## Exercise prompt
Quote verbatim everything from the line containing "Write part 5" down to the line containing "Random = field(default_factory=lambda: np.random.default_rng(9))", with both of those lines included and no others.

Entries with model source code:
— Start —
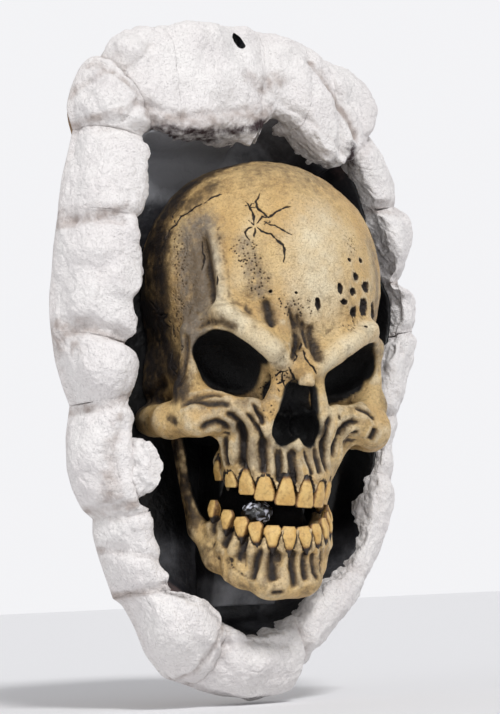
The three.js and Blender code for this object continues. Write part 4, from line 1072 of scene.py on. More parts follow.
def split_edges(points, triangles, wanted):
    """Halves every edge longer than `wanted` gives at its middle, and cuts the triangles too."""
    edges = np.sort(triangles[:, [0, 1, 1, 2, 2, 0]].reshape(-1, 2), axis=1)
    unique, number = np.unique(edges, axis=0, return_inverse=True)
    number = number.reshape(-1, 3)
    ends = points[unique]
    middles = ends.mean(1)
    split = np.linalg.norm(ends[:, 0] - ends[:, 1], axis=1) > wanted(middles)
    fresh = np.full(len(unique), -1)
    fresh[split] = len(points) + np.arange(split.sum())
    corner, middle = triangles, fresh[number]
    flags = (middle >= 0) @ np.array([1, 2, 4])
    done = [corner[flags == 0]]
    for code, shift in ((1, 0), (2, 1), (4, 2)):
        rows = flags == code
        a, b, c = (corner[rows, (k + shift) % 3] for k in range(3))
        m = middle[rows, shift]
        done += [np.stack([a, m, c], 1), np.stack([m, b, c], 1)]
    for code, shift in ((3, 0), (6, 1), (5, 2)):
        rows = flags == code
        a, b, c = (corner[rows, (k + shift) % 3] for k in range(3))
        m, n = middle[rows, shift], middle[rows, (shift + 1) % 3]
        done += [np.stack([m, b, n], 1), np.stack([a, m, n], 1), np.stack([a, n, c], 1)]
    rows = flags == 7
    a, b, c = corner[rows].T
    m, n, o = middle[rows].T
    done += [np.stack(t, 1) for t in ((a, m, o), (m, b, n), (o, n, c), (m, n, o))]
    return np.concatenate([points, middles[split]]), np.concatenate(done), int(split.sum())


SKULL_BOX, SKULL_STEP = ((-86, -40, -70), (86, 76, 134)), 1.3
skull_points, skull_triangles = surface_net(skull_field, *SKULL_BOX, SKULL_STEP)
skull_points = onto_surface(skull_field, skull_points)
print("skull net:", len(skull_points), "points", len(skull_triangles), "triangles")

# %% [markdown]
# ## Marks traced from the picture
# Cracks, pits, folds and smudges of paint, some of them painted shade and painted highlight, are
# named places in the picture. A ray through each place walks forward by the field's value until it
# touches the bone, which turns a stroke in the picture into a stroke on the bone. Some smudges have a
# weaker twin on the far side, which the picture doesn't show.

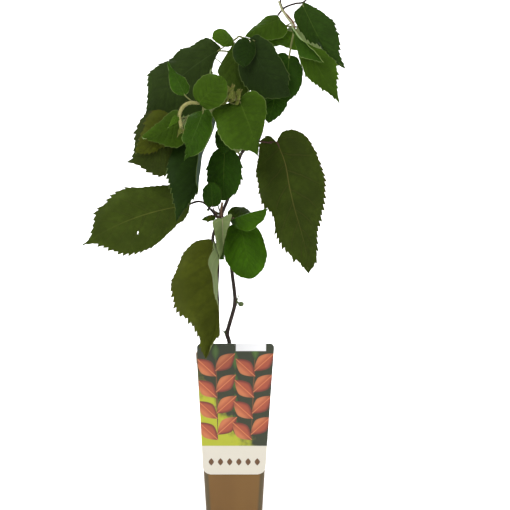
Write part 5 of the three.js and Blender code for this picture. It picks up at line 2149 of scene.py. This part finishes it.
@dataclass
class Foliage:
    """The masses of leaves, with their twigs, petioles and the down of the young growth."""

    limbs: Limbs
    coats: Coats
    shoot_hairs: int = 2200
    leaf_hairs: int = 340
    hair_radius: float = 0.09
    random: Random = field(default_factory=lambda: np.random.default_rng(9))

    def build(self) -> None:
        """Models each spray's leaves and its twigs, then the down, and dresses them."""
        for name, masses in (
            ("low", [LOW, MIDDLE, RIGHT]), ("left", [SHOOT_TIP, LEFT]),
            ("upper", [UPPER_LEFT, CENTRE, UPPER, LOW_CENTRE]), ("top", [TOP, RIGHT_TOP, LEADER]),
            ("back", [rule.grown(self.limbs) for rule in BACK]),
        ):
            nodes = [mass.node for mass in masses]
            blades = [one.blade(self.coats) for mass in masses for one in mass.leaves]
            dressed(joined("leaves_" + name, blades), "foliage", nodes, angle=50)
            twigs = [part for mass in masses for part in self.twigs(mass)]
            dressed(joined("twigs_" + name, twigs), "young_stem", nodes)
        self.stand("shoot_down", self.shoot_down(), Skin.DOWN)
        self.stand("leaf_down", self.leaf_down(), Skin.LEAF_DOWN)

    def twigs(self, mass: Mass) -> list[Piece]:
        """Makes a mass's stem, its petioles and its second stalk.

        Args:
            mass: the mass.

        Returns:
            The parts, each in its skin.
        """
        stem = mass.stem(self.limbs)
        parts = [stem.tube("twig", 10, max(10, round(stem.line.length / 2)))]
        parts += [one.petiole() for one in mass.leaves]
        if mass.second:
            parts.append(Limb(seen_all(mass.second), (1.25, 1.1)).tube("stalk", 10, 30))
        for part, skin in zip(parts, [*mass.skins, *[Skin.YOUNG] * len(parts)]):
            part.data.materials.append(self.coats[skin])
        return parts

    def shoot_down(self) -> list[Array]:
        """Spreads hairs over the curled shoot tip.

        Returns:
            A matrix for each hair.
        """
        stem, random = SHOOT_TIP.stem(self.limbs), self.random
        frames = []
        for _ in range(self.shoot_hairs):
            share = 0.15 + 0.85 * random.random() ** 0.7
            middle, ahead = stem.line.at(share), stem.line.tangent(share)
            out = random.normal(size=3)
            out = unit(out - ahead * (out @ ahead))
            root = middle + out * float(stem.radius(share)) * 0.9
            lean = out + ahead * random.uniform(-0.2, 0.7)
            frames.append(self.hair(root, lean, random.uniform(0.5, 1.5)))
        return frames

    def leaf_down(self) -> list[Array]:
        """Spreads hairs over both sides of the unfurling leaves.

        Returns:
            A matrix for each hair.
        """
        frames, random = [], self.random
        for one in (one for one in SHOOT_TIP.leaves if one.tone is Tone.DOWNY):
            across = random.uniform(-1, 1, self.leaf_hairs)
            r = random.uniform(0.02, 1, self.leaf_hairs)
            for root, normal in zip(one.surface(across, r), one.normals(across, r)):
                out = normal * random.choice([-1, 1])
                lean = out + one.along * 0.8 + random.normal(size=3) * 0.3
                frames.append(self.hair(root, lean, random.uniform(0.7, 1.8)))
        return frames

    def hair(self, root: Array, lean: Array, length: float) -> Array:
        """Gives the matrix of one hair, from its root in millimetres."""
        return frame_along(root * MM, lean, (*[self.hair_radius * MM] * 2, length * MM))

    def stand(self, name: str, frames: Sequence[Array], skin: Skin) -> None:
        """Stands a thin three-sided hair at each frame and dresses them as one piece.

        Args:
            name: the piece's name.
            frames: a matrix for each hair.
            skin: their skin.
        """
        hair = added(bpy.ops.mesh.primitive_cone_add, "hair", vertices=3, radius1=1, depth=1)
        move_vertices(hair, vertex_places(hair) + np.array([0, 0, 0.5]))
        piece = scattered(name, hair, frames)
        dressed(piece, "young_stem", [SHOOT_TIP.node], self.coats[skin], angle=0)


# The studio


@dataclass
class Studio:
    """The pale sweep, the soft lights and the camera. Its sizes are in metres."""

    reach: float = 6.0
    wall: float = 5.0
    bend: float = 1.8
    world: float = 0.6

    def build(self) -> None:
        """Sets up the studio."""
        self.sweep()
        self.lamp("key", (-1.5, -2.4, 2.6), 2.0, 78)
        self.lamp("fill", (2.3, -2.4, 1.0), 2.4, 22)
        self.lamp("rim", (0.8, 2.2, 2.4), 1.6, 24)
        self.lamp("wash", (0.0, 2.8, 4.0), 3.0, 330, (0.0, 6.0, 0.6))
        world = bpy.data.worlds.new("studio")
        world.use_nodes = True
        sky = world.node_tree.nodes["Background"].inputs
        sky["Color"].default_value, sky["Strength"].default_value = (1, 1, 1, 1), self.world
        bpy.context.scene.world = world
        bpy.context.scene.view_settings.view_transform = "Standard"
        self.camera()

    def sweep(self) -> None:
        """Makes the floor, which curves up into a wall behind the plant."""
        floor = added(bpy.ops.mesh.primitive_plane_add, "floor", size=2 * self.reach)
        rise = {"value": (0, 0, self.wall)}
        for work in (
            lambda: bpy.ops.mesh.extrude_region_move(TRANSFORM_OT_translate=rise),
            lambda: bpy.ops.mesh.bevel(offset=self.bend, segments=16, affect="EDGES"),
        ):
            picked(floor, self.at_back, work)
        smoothed(floor, 60)
        floor.data.materials.append(PlainFinish("studio_floor", (0.9, 0.9, 0.9, 1), 0.9).material())
        floor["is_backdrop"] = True

    def at_back(self, ends: Array) -> bool:
        """Says whether an edge is the floor's far edge."""
        return bool(np.all(np.abs(ends[:, 1:] - (self.reach, 0)) < 1e-4))

    def lamp(
        self, name: str, place: Place, size: float, power: float, target: Place = (0.02, 0.0, 0.4)
    ) -> None:
        """Adds one soft square light.

        Args:
            name: its name.
            place: where it stands.
            size: its side.
            power: its power in watts.
            target: where it looks.
        """
        data = bpy.data.lights.new(name, "AREA")
        data.size, data.energy = size, power
        lamp = linked(name, data)
        lamp.location = place
        aim = unit(np.array(target) - np.array(place))
        lamp.rotation_mode = "QUATERNION"
        lamp.rotation_quaternion = Vector(aim.tolist()).to_track_quat("-Z", "Y")

    def camera(self) -> None:
        """Adds the camera: level, straight at the card's side, at the photograph's distance."""
        data = bpy.data.cameras.new("camera")
        data.sensor_width, data.lens = SENSOR, SENSOR * EYE_DISTANCE / FRAME_WIDTH
        camera = linked("camera", data)
        camera.location = (EYE_X * MM, -EYE_DISTANCE * MM, EYE_Z * MM)
        camera.rotation_euler = (math.pi / 2, 0, 0)
        bpy.context.scene.camera = camera


def main() -> None:
    """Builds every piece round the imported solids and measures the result."""
    logging.basicConfig(level=logging.INFO, format="%(message)s")
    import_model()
    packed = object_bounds()
    limbs, coats = lay_out(), all_coats()
    for part in (Pot(), Compost(), Card(), Stems(limbs, coats), Foliage(limbs, coats), Studio()):
        part.build()
    dressed_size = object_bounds()
    for name, (low, high) in (("packed", packed), ("dressed", dressed_size)):
        corners = [tuple(round(v, 4) for v in corner) for corner in (low, high)]
        log.info("%s from %s to %s", name, *corners)


if __name__ == "__main__":
    main()
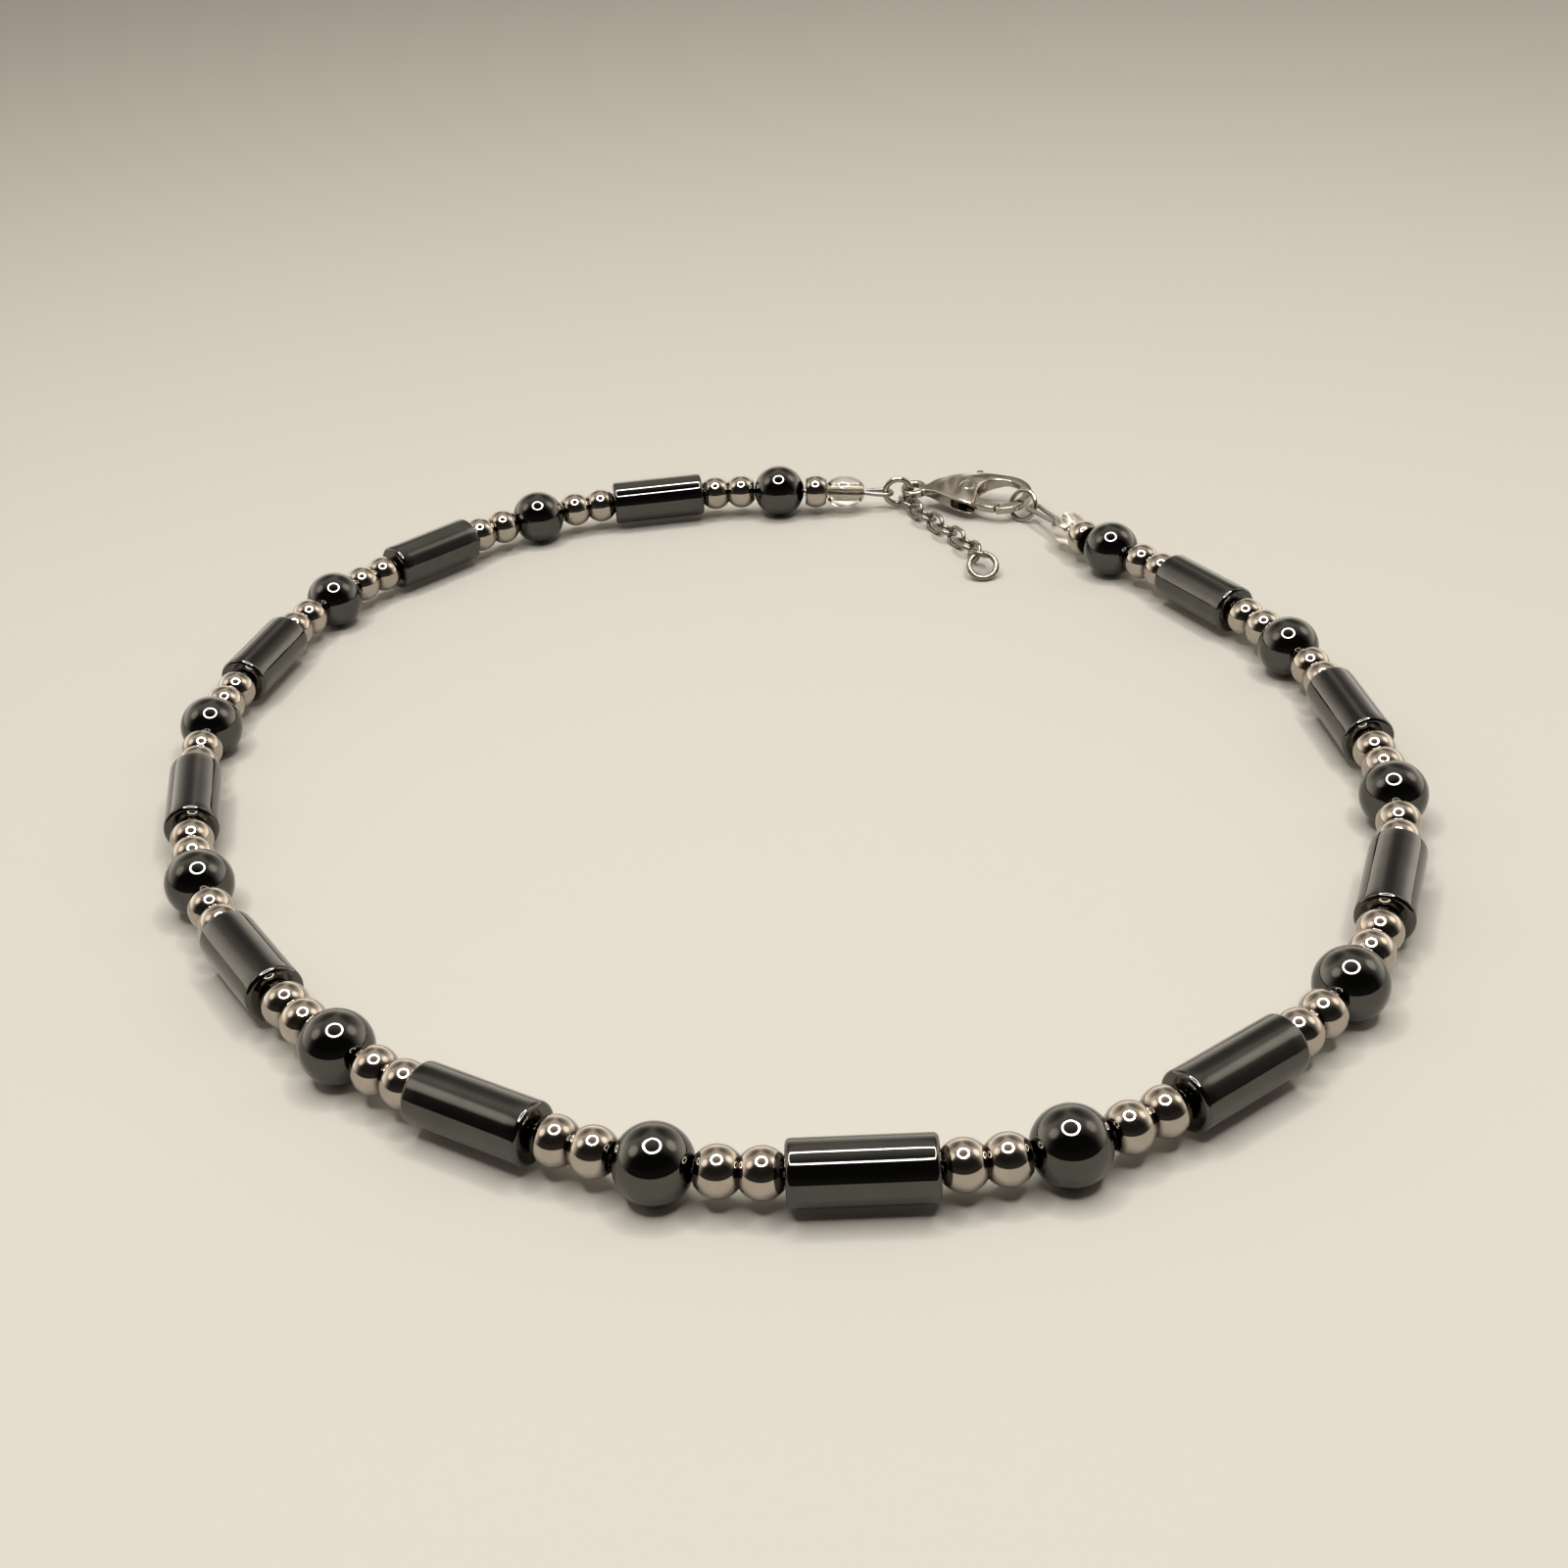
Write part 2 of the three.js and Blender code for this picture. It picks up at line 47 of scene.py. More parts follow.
— End —
## Exercise result
Write part 5 of the three.js and Blender code for this picture. It picks up at line 2149 of scene.py. This part finishes it.
@dataclass
class Foliage:
    """The masses of leaves, with their twigs, petioles and the down of the young growth."""

    limbs: Limbs
    coats: Coats
    shoot_hairs: int = 2200
    leaf_hairs: int = 340
    hair_radius: float = 0.09
    random: Random = field(default_factory=lambda: np.random.default_rng(9))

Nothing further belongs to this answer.